## Goal of the exercise
Keep to the lines between the one holding "rim_hoop();" and the one holding "before = set(bpy.data.objects)", inclusive, and write them out exactly.

------

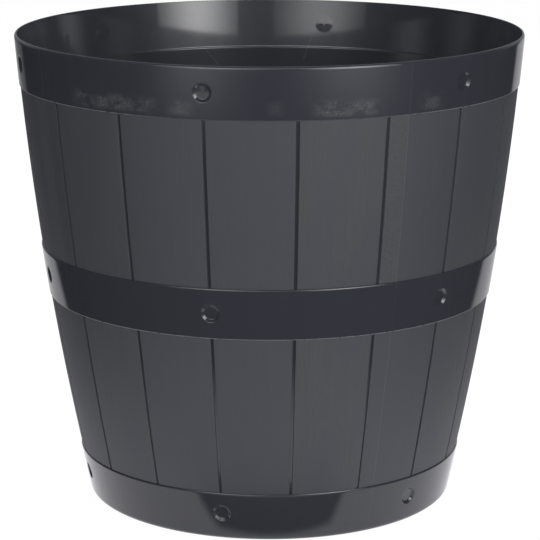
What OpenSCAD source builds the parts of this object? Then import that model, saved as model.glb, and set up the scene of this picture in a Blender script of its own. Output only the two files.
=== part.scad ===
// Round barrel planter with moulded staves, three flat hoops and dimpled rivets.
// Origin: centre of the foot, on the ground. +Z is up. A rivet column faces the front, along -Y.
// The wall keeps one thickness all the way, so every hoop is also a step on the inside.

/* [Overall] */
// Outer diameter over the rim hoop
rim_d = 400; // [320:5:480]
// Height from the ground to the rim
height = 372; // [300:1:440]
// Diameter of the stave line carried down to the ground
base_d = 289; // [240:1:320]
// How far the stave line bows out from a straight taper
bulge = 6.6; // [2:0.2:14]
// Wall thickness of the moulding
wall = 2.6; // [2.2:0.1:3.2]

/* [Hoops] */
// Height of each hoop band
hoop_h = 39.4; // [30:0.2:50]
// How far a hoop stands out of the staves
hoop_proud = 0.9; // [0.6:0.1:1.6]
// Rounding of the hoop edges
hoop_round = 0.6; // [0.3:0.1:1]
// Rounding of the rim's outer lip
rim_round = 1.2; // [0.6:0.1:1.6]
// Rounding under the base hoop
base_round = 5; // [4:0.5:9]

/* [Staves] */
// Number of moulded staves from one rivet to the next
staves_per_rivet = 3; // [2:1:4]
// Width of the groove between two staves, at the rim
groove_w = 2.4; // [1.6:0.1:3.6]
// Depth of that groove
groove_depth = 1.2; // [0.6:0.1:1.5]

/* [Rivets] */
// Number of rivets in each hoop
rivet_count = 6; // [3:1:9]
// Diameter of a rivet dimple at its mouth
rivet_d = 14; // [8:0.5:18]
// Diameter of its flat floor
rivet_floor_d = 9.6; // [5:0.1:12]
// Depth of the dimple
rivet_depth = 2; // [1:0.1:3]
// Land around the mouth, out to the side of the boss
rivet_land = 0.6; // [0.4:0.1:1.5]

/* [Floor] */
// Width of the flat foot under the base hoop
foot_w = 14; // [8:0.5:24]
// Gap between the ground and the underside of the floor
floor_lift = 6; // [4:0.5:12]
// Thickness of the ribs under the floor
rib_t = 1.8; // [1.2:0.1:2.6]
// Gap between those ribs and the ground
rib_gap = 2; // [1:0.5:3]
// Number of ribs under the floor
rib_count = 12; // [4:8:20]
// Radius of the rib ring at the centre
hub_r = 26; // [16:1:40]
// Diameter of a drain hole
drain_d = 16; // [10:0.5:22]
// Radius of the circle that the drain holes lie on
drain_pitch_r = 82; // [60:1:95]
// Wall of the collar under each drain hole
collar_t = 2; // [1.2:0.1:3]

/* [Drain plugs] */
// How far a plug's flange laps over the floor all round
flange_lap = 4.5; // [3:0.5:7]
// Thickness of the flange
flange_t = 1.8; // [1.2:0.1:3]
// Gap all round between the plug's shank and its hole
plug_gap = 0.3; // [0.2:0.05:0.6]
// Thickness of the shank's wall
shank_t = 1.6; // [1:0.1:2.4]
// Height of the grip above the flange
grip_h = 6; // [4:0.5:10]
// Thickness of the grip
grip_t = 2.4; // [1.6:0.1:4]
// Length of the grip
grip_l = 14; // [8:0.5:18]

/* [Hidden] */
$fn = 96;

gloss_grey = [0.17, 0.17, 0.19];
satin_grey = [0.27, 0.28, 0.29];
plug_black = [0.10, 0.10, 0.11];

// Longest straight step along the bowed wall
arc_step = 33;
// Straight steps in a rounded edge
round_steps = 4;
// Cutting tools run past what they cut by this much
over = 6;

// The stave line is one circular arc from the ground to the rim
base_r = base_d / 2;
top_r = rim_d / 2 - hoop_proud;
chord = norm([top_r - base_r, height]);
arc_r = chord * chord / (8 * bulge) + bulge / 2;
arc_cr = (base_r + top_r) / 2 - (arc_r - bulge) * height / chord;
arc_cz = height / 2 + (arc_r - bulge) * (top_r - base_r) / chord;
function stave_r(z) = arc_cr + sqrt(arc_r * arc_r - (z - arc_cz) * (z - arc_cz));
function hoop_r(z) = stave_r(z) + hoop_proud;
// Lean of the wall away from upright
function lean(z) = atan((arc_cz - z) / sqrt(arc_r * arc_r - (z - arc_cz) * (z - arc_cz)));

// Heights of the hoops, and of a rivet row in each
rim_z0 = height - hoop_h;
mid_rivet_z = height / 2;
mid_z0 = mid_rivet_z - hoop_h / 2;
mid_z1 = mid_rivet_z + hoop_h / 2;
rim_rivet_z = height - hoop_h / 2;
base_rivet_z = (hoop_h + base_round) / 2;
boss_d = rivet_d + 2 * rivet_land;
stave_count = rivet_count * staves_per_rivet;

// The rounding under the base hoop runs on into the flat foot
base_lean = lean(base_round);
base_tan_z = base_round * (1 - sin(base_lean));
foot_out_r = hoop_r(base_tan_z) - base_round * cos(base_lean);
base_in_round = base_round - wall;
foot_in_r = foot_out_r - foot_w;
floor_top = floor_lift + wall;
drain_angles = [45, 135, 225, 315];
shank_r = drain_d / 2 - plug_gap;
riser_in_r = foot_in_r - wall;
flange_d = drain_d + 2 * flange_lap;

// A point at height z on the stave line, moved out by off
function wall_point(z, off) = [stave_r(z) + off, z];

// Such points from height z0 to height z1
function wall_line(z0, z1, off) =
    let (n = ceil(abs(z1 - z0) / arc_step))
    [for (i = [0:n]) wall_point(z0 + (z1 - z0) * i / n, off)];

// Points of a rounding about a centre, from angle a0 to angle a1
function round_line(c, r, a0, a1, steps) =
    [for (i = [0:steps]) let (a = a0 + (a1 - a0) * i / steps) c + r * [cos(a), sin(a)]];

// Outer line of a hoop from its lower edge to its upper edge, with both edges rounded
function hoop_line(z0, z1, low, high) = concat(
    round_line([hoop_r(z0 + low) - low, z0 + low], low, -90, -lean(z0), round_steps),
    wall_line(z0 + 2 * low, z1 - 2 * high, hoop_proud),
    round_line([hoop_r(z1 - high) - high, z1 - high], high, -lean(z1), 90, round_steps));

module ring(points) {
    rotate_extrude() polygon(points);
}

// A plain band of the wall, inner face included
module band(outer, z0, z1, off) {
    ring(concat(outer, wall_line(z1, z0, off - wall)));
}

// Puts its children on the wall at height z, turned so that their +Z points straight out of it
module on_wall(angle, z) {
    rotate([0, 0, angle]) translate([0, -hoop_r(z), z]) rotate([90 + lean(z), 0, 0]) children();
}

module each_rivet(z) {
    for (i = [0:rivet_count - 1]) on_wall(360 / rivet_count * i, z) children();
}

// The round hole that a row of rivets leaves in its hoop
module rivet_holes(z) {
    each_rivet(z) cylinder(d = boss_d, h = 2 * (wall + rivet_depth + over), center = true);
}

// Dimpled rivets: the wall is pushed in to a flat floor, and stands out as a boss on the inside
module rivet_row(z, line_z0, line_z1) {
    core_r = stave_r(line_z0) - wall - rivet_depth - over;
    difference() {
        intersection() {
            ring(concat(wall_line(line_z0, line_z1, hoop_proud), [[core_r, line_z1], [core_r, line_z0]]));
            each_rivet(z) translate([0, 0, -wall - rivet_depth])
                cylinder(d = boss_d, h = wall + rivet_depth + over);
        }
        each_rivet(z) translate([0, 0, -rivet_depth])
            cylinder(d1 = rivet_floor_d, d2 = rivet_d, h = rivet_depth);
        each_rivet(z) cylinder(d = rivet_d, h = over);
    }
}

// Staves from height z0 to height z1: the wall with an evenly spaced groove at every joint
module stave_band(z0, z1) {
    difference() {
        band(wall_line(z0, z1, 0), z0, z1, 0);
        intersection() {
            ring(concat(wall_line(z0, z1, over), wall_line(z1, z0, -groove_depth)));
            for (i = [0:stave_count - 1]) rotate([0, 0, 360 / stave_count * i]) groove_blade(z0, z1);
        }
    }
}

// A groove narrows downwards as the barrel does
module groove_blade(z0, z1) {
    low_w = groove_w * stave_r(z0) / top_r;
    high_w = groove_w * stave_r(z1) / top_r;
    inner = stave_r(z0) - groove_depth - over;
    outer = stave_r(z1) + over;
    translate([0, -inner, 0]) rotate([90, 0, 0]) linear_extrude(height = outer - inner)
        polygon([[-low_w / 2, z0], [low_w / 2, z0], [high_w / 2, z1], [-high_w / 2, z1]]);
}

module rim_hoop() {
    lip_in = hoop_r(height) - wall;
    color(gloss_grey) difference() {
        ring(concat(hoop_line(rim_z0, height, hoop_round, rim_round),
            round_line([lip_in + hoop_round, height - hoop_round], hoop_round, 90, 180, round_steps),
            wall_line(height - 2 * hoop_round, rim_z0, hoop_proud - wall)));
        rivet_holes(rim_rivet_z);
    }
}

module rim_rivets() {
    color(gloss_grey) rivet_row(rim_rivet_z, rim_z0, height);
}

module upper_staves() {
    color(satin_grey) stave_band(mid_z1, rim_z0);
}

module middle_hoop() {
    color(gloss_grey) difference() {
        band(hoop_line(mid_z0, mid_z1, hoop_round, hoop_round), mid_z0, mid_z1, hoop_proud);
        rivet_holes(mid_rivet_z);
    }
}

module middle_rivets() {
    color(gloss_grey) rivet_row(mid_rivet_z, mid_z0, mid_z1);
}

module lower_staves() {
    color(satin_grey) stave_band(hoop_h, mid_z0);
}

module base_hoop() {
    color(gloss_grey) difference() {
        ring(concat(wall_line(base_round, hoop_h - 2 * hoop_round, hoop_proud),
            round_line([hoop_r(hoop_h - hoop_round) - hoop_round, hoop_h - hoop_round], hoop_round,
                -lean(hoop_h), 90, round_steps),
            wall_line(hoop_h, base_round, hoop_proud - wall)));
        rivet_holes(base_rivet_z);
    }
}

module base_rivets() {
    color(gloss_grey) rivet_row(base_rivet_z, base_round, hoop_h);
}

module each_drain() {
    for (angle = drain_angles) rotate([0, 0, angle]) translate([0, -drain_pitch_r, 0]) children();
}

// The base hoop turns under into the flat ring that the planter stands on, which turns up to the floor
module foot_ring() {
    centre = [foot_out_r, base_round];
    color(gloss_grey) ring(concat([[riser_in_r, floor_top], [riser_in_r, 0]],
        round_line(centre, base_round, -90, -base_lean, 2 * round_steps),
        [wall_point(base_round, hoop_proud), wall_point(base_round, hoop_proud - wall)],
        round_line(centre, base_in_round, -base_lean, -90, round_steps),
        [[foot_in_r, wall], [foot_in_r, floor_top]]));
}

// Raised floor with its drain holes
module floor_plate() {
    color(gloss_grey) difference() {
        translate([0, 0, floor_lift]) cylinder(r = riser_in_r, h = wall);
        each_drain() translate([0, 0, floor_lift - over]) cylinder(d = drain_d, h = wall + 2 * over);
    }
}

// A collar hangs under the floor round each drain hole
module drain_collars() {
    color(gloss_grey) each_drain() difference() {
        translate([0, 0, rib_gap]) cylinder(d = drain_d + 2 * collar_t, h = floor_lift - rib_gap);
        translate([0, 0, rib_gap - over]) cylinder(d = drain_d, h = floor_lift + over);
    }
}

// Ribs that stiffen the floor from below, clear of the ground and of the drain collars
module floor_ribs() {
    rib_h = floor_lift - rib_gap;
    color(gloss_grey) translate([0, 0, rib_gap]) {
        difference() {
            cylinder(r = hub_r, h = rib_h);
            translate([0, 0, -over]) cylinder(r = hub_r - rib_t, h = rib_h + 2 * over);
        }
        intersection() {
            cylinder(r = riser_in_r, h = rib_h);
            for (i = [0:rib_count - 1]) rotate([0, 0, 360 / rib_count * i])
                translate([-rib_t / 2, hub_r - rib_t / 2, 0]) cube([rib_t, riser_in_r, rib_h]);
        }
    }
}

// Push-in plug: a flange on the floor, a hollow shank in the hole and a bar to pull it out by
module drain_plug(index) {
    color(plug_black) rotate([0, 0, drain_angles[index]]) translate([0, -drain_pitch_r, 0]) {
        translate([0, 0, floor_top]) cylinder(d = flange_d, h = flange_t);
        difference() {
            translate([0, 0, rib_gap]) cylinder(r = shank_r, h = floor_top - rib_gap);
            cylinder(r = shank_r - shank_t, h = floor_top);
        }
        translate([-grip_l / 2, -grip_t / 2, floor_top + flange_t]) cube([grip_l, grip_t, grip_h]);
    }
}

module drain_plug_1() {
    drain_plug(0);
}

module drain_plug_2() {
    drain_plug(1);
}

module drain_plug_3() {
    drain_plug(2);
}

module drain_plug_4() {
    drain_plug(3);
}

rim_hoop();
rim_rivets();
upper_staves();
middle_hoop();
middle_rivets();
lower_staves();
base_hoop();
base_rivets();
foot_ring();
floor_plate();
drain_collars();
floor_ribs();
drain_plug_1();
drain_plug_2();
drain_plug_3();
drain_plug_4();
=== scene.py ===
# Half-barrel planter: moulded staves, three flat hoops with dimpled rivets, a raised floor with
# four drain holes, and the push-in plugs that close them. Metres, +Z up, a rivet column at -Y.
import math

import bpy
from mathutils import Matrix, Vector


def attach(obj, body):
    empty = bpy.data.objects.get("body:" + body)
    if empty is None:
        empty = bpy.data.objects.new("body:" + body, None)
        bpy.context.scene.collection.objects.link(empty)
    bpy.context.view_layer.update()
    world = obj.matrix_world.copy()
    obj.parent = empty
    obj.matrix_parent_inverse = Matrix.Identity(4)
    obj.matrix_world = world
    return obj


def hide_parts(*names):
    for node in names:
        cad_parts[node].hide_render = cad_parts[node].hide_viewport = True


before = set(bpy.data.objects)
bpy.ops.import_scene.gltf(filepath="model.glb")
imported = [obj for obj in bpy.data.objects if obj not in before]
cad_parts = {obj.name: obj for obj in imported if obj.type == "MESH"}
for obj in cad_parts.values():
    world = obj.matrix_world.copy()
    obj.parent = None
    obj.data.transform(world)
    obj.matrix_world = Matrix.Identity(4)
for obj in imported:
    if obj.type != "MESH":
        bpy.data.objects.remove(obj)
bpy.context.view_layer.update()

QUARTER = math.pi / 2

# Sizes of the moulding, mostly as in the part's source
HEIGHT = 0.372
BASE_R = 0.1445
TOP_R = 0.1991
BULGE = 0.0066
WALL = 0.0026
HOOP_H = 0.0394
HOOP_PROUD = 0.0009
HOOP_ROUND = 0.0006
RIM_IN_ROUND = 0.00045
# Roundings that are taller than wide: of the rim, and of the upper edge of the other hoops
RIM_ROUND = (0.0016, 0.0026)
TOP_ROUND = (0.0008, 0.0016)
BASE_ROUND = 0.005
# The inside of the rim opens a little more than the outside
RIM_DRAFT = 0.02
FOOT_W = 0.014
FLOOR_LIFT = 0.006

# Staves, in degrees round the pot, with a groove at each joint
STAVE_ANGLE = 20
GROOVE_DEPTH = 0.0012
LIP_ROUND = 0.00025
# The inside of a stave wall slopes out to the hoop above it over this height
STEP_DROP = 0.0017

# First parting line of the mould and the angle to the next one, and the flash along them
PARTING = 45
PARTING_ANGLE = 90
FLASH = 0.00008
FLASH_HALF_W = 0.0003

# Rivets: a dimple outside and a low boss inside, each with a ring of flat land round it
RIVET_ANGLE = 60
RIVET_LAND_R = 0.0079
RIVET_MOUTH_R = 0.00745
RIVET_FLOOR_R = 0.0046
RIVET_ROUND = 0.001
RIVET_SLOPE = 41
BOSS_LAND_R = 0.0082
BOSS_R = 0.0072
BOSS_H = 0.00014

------

## Full answer
rim_hoop();
rim_rivets();
upper_staves();
middle_hoop();
middle_rivets();
lower_staves();
base_hoop();
base_rivets();
foot_ring();
floor_plate();
drain_collars();
floor_ribs();
drain_plug_1();
drain_plug_2();
drain_plug_3();
drain_plug_4();
=== scene.py ===
# Half-barrel planter: moulded staves, three flat hoops with dimpled rivets, a raised floor with
# four drain holes, and the push-in plugs that close them. Metres, +Z up, a rivet column at -Y.
import math

import bpy
from mathutils import Matrix, Vector


def attach(obj, body):
    empty = bpy.data.objects.get("body:" + body)
    if empty is None:
        empty = bpy.data.objects.new("body:" + body, None)
        bpy.context.scene.collection.objects.link(empty)
    bpy.context.view_layer.update()
    world = obj.matrix_world.copy()
    obj.parent = empty
    obj.matrix_parent_inverse = Matrix.Identity(4)
    obj.matrix_world = world
    return obj


def hide_parts(*names):
    for node in names:
        cad_parts[node].hide_render = cad_parts[node].hide_viewport = True


before = set(bpy.data.objects)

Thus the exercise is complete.